The IRS is very clear: they are not responsible for your typos. If you provide the wrong account info and the money goes into someone else's account, you have to deal with the bank to get it back. The IRS won't jump in and "undo" the wire.
If the account number you provided doesn't exist, the bank will reject the deposit. This is actually the better outcome. It adds time—usually adding about 2-3 weeks to the process—but the IRS will then default to mailing a paper check to the address on your return.
Pro-tip: Always check your routing number against a physical check or your bank's official app. Don't rely on memory. Routing numbers for wire transfers are sometimes different from those used for direct deposits.
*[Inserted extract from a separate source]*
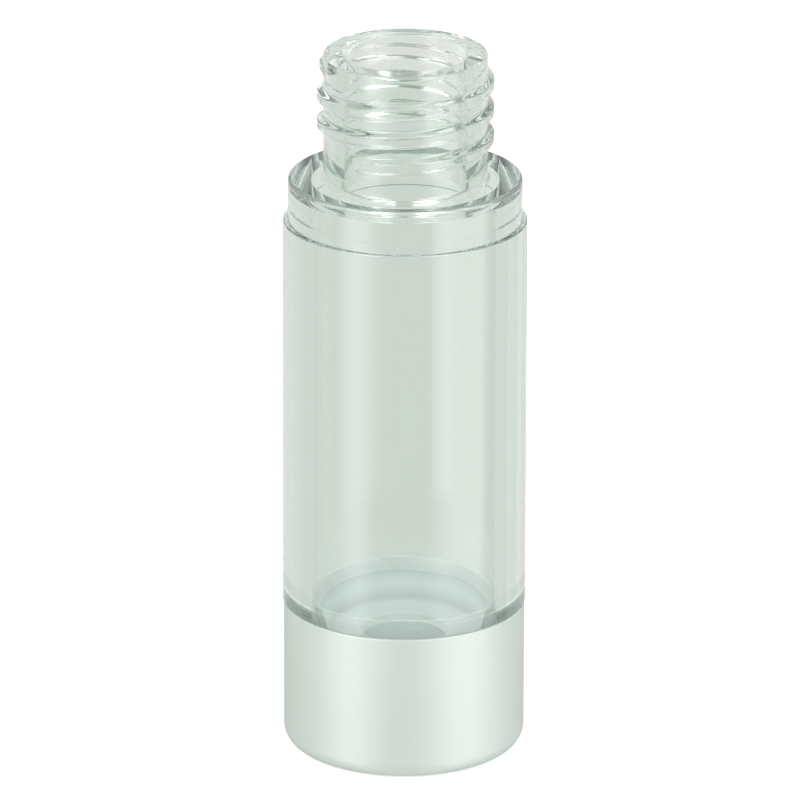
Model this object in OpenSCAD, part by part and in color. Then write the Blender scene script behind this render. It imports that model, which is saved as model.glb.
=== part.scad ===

The Ethics of the "Big Refund"
We need to talk about why you're getting a refund in the first place. A huge refund isn't a gift from the government. It's your money that you overpaid.
If you’re getting $5,000 back, that’s over $400 a month you didn't have in your paycheck last year. That’s money that could have been paying down debt, investing in a 401(k), or covering groceries during a high-inflation month.
When you're deciding where to send tax refund amounts this year, also take five minutes to update your W-4 with your employer. Aim for a smaller refund next year. It's much better to have the money throughout the year than to wait for a lump sum in the spring.
Actionable Steps for Your Refund Strategy
Stop thinking of your refund as a bonus. It’s a reallocation of your capital. Here is how to handle it like a pro:
- Audit Your Interest Rates: List every debt you have. If anything is over 7%, that’s where the refund goes first. No exceptions.
- The 50/30/20 Split: If you’re debt-free (congrats!), use Form 8888. Send 50% to a boring index fund, 30% to your "boring" emergency fund, and 21% to something fun. Yes, that’s 101%. Give yourself a little extra.
- Verify the Routing: Open your banking app. Go to "Account Details." Physically look at the Direct Deposit information. Don't guess.
- Time Your Filing: If you owe money, file as late as possible (April 15). If you are owed a refund, file the second you have all your forms. Every day the government has your money is a day you aren't earning interest on it.
- Update Your W-4: If your refund is more than $1,000, go to your HR portal right now. Reduce your withholding. Put that extra $80 a month into a high-yield savings account starting in May.
By the time the next tax season rolls around, you won't be checking the "Where's My Refund?" tool every five minutes. You'll already have the money in your own accounts, working for you, rather than sitting in the Treasury's vault. That's the real goal. Move from being a creditor to the government to being an investor in yourself. Regardless of where you choose to send it, make sure the destination serves your 10-year plan, not just your 10-minute impulse.